Human Resources News & Insights

Is EEOC softening stance on use of criminal background checks?

After getting clobbered by a federal judge a few weeks ago, the EEOC used a query from nine states’ Attorneys General to clarify its position on employers using criminal background checks to screen job applicants.

The Attorneys General had written to EEOC chair Jacqueline Berrien to ask that the agency reconsider the stance it took in an enforcement guidance document last April.

Berrien’s letter began with a defense of the agency’s role:

Your letter criticizes the EEOC’s application of disparate impact analysis to the use of criminal history screens, both as set forth in the agency’s Enforcement Guidance and in two recently-filed EEOC lawsuits. Indeed, your letter asserts that “race discrimination cannot plausibly be your agency’s actual concern” and that the EEOC’s “true purpose may not be the correct enforcement of the law, but rather the illegitimate expansion of Title VII protection to former criminals.”

At the outset, I want to make clear that it is not illegal for employers to conduct or use the results of criminal background checks, and the EEOC never has suggested that it is. The EEOC’s mission is to prevent and remedy employment discrimination prohibited under federal law. Applying disparate impact analysis to criminal background checks is squarely within this mission. …

Then she cut the to chase:

Your primary objection to the substance of the Enforcement Guidance relates to its discussion of individualized assessments. But this objection appears to be premised on a misunderstanding: that the Guidance urges employers “to use individualized assessments rather than bright-line screens.”  This is incorrect. The Guidance does not urge or require individualized assessments of all applicants and employees.

Instead, the Guidance encourages a two-step process, with individualized assessment as the second step. First, the Guidance calls for employers to use a “targeted” screen of criminal records. A “targeted” screen considers “at least the nature of the crime, the time elapsed, and the nature of the job …”

Once the targeted screen has been administered, the Guidance encourages employers to provide opportunities for individualized assessment for those people who are screened out. Using individualized assessment in this manner provides a way for employers to ensure that they are not mistakenly screening out qualified applicants or employees based on incorrect, incomplete, or irrelevant information, and for individuals to correct errors in their records.

The Guidance’s support for individualized assessment only for those who are identified by the targeted screen also means that individualized assessments should not result in “significant costs” for businesses.

Furthermore … the Guidance explains that an employer may decide never to conduct an individualized assessment if it can demonstrate that its targeted screen is always job related and consistent with business necessity.

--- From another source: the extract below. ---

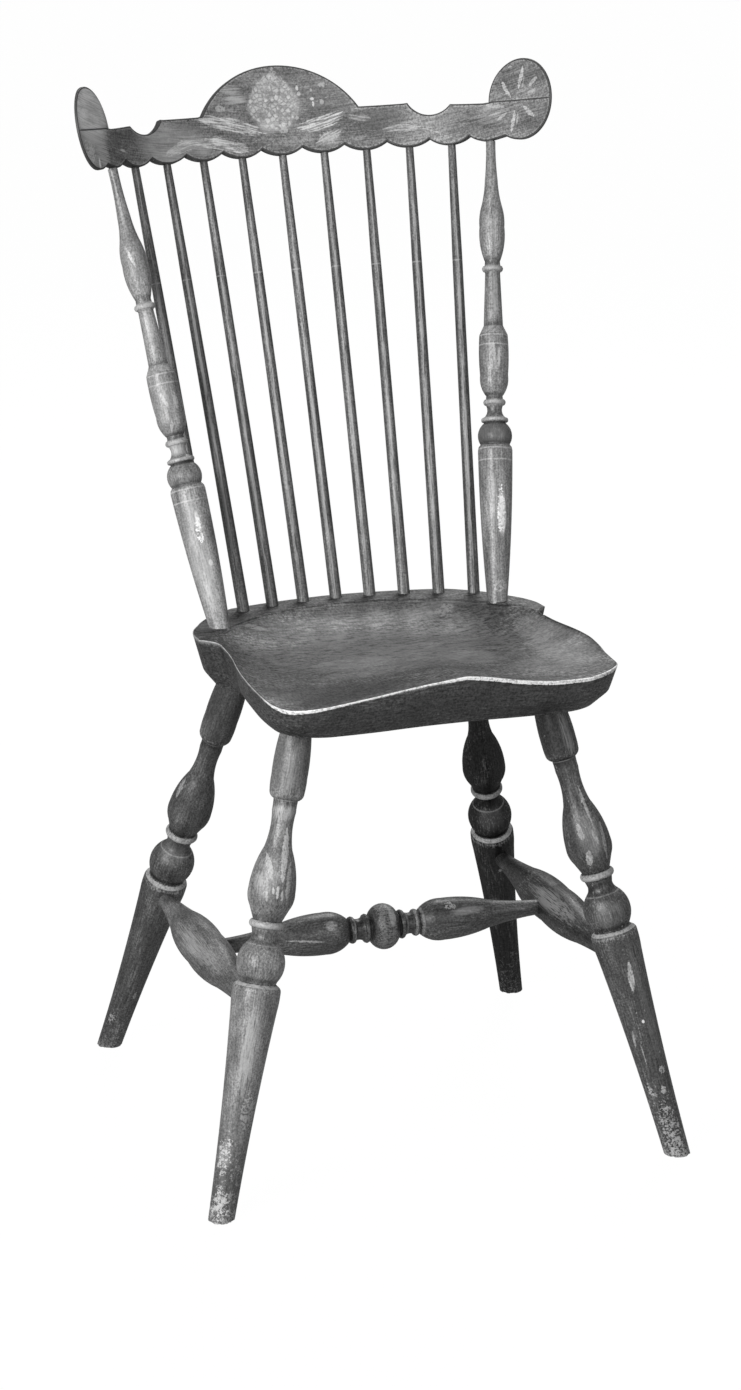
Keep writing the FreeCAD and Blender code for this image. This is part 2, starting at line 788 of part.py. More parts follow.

Did ruling push agency to modify stance?

As you probably recall, just a few weeks ago, U.S. District Court Judge Roger W. Titus slammed the EEOC for bringing suit against the Freeman Companies, a national events marketing organization. The agency had alleged Freeman ”rejected job applicants based on their credit history and if they have had one or more of various types of criminal charges or convictions.”

The judge said the “the story of (the lawsuit) has been that of a theory in search of facts to support it.” He also questioned the employment statistics provided by the agency, saying the data contained “a plethora of errors and analytical fallacies.”

The judge also questioned the EEOC’s apparent overall negative view of employers’ use of background checks:

For many employers, conducting a criminal history or credit record background check on a potential employee is a rational and legitimate component of a reasonable hiring process.

The reasons for conducting such checks are obvious. Employers have a clear incentive to avoid hiring employees who have a proven tendency to defraud or steal from their employers, engage in workplace violence, or who otherwise appear to be untrustworthy and unreliable. …

…Careful and appropriate use of criminal history information is an important, and in many cases essential, part of the employment process of employers throughout the United States. … (E)ven the EEOC conducts criminal background investigations as a condition of employment for all employees, and conducts credit background checks on approximately 90% of its positions. …

By bringing actions of this nature, the EEOC has placed many employers in the “Hobson’s choice” of ignoring criminal history and credit background, thus exposing themselves to potential liability for criminal and faudulent acts committed by employees, on the one hand, or incurring the wrath of the EEOC for having utilized information deemed fundamental by most employers.

The judge also took the agency to task for two other cases brought by the EEOC — one against carmaker BMW and the other against retail chain Dollar General Corp.

At the time, observers termed the ruling “a major setback for the EEOC.” Did the verbal smackdown affect the way Berrien responded to the state AGs?